A recent paper by Carnegie Mellon highlights the potential of behavioral economics to drive health policy. The paper argues that the policies targeting individual behaviors need to be mixed with more systemic interventions.
The authors believe electronic patient records offer a particularly strong platform for nudging clinician and patient into the right direction. For instance, nudges might be deployed to ensure clinicians use both effective and cheap treatments.
“There can be no real progress on healthcare without tackling the problem of costs,” the authors say. “But what is often lost is that cost reduction does not mean depriving people of the care they need. In fact, many commonly performed and costly surgeries can make patients worse off.”
The paper also suggests nudges could be used to prod people into making healthier lifestyle choices. It’s not always the case that big changes require big, expensive programs to deliver results. Instead, smaller, evidence-based interventions can be more effective.
With healthcare consuming ever larger proportions of national income, it is high time that other approaches are taken, especially as behavioral insights are often cost-neutral.
“A key feature of behavioral insights is that they are often cost-neutral or cost-saving to implement. Leveraging behavioral insights as we continuously modify and create health policy can help bring the efficiency and cost savings that our healthcare system will always need,” the authors say.
Data-driven approaches to change are something I’ve touched on numerous times on this blog in the past, and they continue to offer some fascinating early insights into changes in health. A recent study by the Department of Energy’s Pacific Northwest National Laboratory highlights the potential for social media data to give public health staff early warnings of rises in a range of conditions, from influenza to depression.
The researchers examined how we behave differently on social media when we have a range of conditions. The analysis revealed tell-tale signs in terms of both the opinions we express, and the emotion we show.
“Opinions and emotions are present in every tweet, regardless of whether the user is talking about their health,” the authors say. “Like a digital heartbeat, we’re finding how changes in this behavior relate to health trends in a community.”

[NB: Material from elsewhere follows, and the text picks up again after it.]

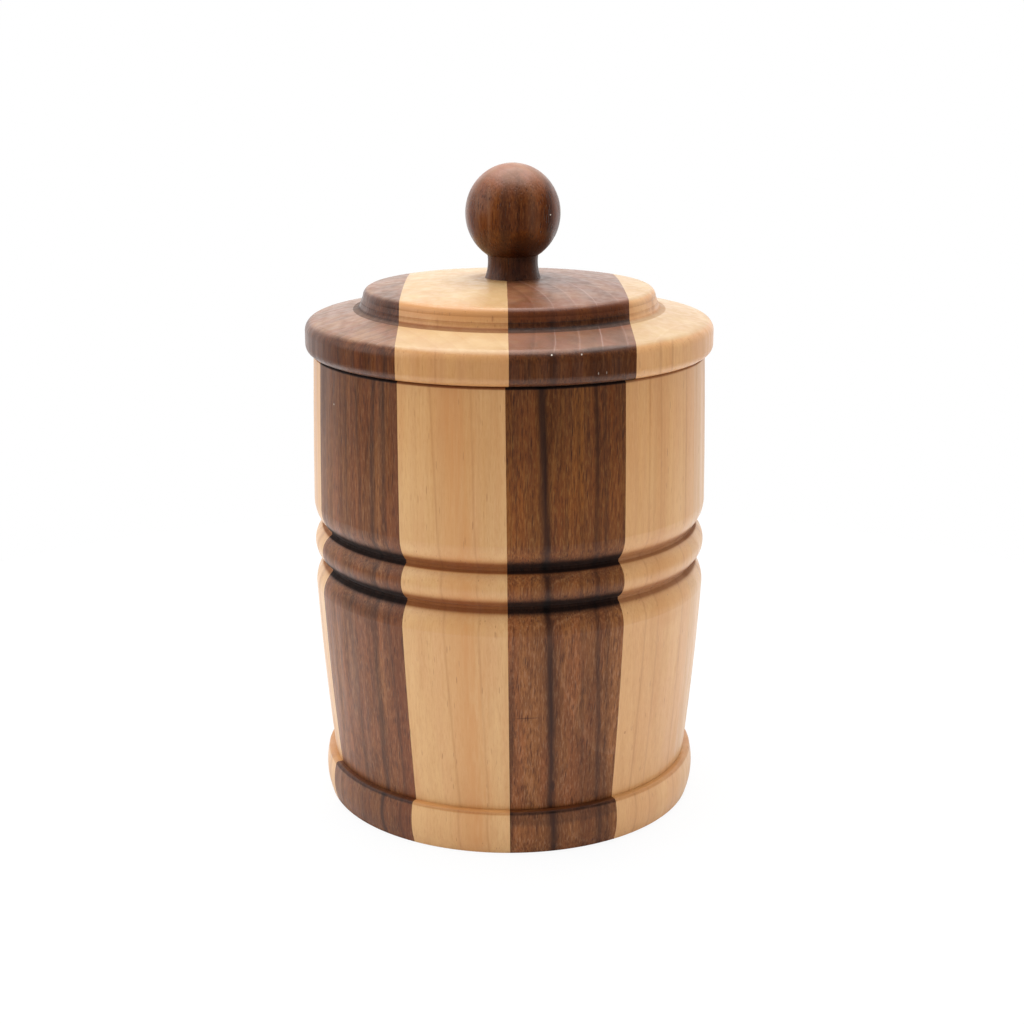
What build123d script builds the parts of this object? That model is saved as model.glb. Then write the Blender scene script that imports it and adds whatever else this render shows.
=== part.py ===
from build123d import *
import os
from math import acos, asin, cos, degrees, radians, sin, sqrt, tan

# A turned wooden jar with a loose lid, in millimetres, +Z up, standing on z = 0.
# The wall is a ring of glued staves, the lid is four glued boards under a turned knob.
# Angles round the jar are counted from its front (-Y) towards its right (+X).

# Jar wall
BODY_RADIUS = 55.2          # widest turning, at the lips of the two grooves
BODY_HEIGHT = 128.4         # foot to rim
RIM_DRAW_IN = 0.9           # the rim is this much smaller than the widest turning
WAIST_DRAW_IN = 4.1         # so is the waist just above the foot ring
RIM_WALL = 8.3              # wall thickness at the rim
RIM_ROUND = 0.8             # outer edge of the rim
MOUTH_ROUND = 1.2           # inner edge of the rim
UPPER_BELLY = 0.1           # how far the upper wall swells past a straight taper
LOWER_BELLY = 0.35          # and the lower wall

# Foot ring
FOOT_HEIGHT = 12.2
FOOT_PROUD = 2.55           # how far the ring's bulge stands out of the waist
FOOT_BASE_IN = 1.05         # the ring's bottom edge lies inside its bulge
FOOT_TOP_IN = 0.5           # and so does its top edge
FOOT_EDGE_ROUND = 0.55
FOOT_SHOULDER_ROUND = 1.0

# Bead between two grooves
GROOVE_HEIGHT = 69.7        # bottom of the lower groove
BEAD_PITCH = 10.4           # from one groove bottom to the other
GROOVE_DEPTH = 2.8
GROOVE_LAND = 0.75          # flat at the bottom of a groove
LIP_HEIGHT = 6.6            # rounding that runs from the wall into a groove
BEAD_RISE = 2.8             # height of the bead's crest over the groove bottoms

# Staves: joints seen from the front as (angle, lean in degrees), the rest evenly round the back
SEEN_JOINTS = ((-69.0, 0.0), (-30.6, -0.9), (-0.35, -0.55), (33.2, 0.0))
HIDDEN_STAVES = 8
JOINT_DATUM = 64.0          # height at which those angles are true
JOINT_SPARE = 3.0           # degrees left on a blank for sawing a leaning joint

# Floor disc, let into a rebate from below
FLOOR_THICKNESS = 8.5
FLOOR_RECESS = 1.0          # the foot stands this much lower than the disc
FLOOR_LEDGE = 3.0           # rebate's width
FLOOR_CHAMFER = 0.6
GLUE_GAP = 0.05             # room for glue round the disc and the knob's tenon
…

We’ve seen social media data mined by political campaigners extensively in recent years, but the researchers believe this data also has invaluable health insights too.
The team studied over 170 million tweets to understand how our tweets change when we’re unwell with influenza-like illnesses. The analysis revealed valuable variations, even though the baseline remains fuzzy and heavily influenced by the world around them.
Even whilst taking this into account, the researchers believe our tweets are generally more neutral and sad than when we’re well, with emotions such as happiness and anger more prevalent when we’re fit and healthy.
The team want to take this further and see whether the model they’ve developed can be used to predict changes in health before they occur, and therefore allow public health workers to respond effectively and efficiently.
There’s little doubt that healthcare systems around the world need to do things differently, but the good news is that those different approaches are out there waiting to be deployed.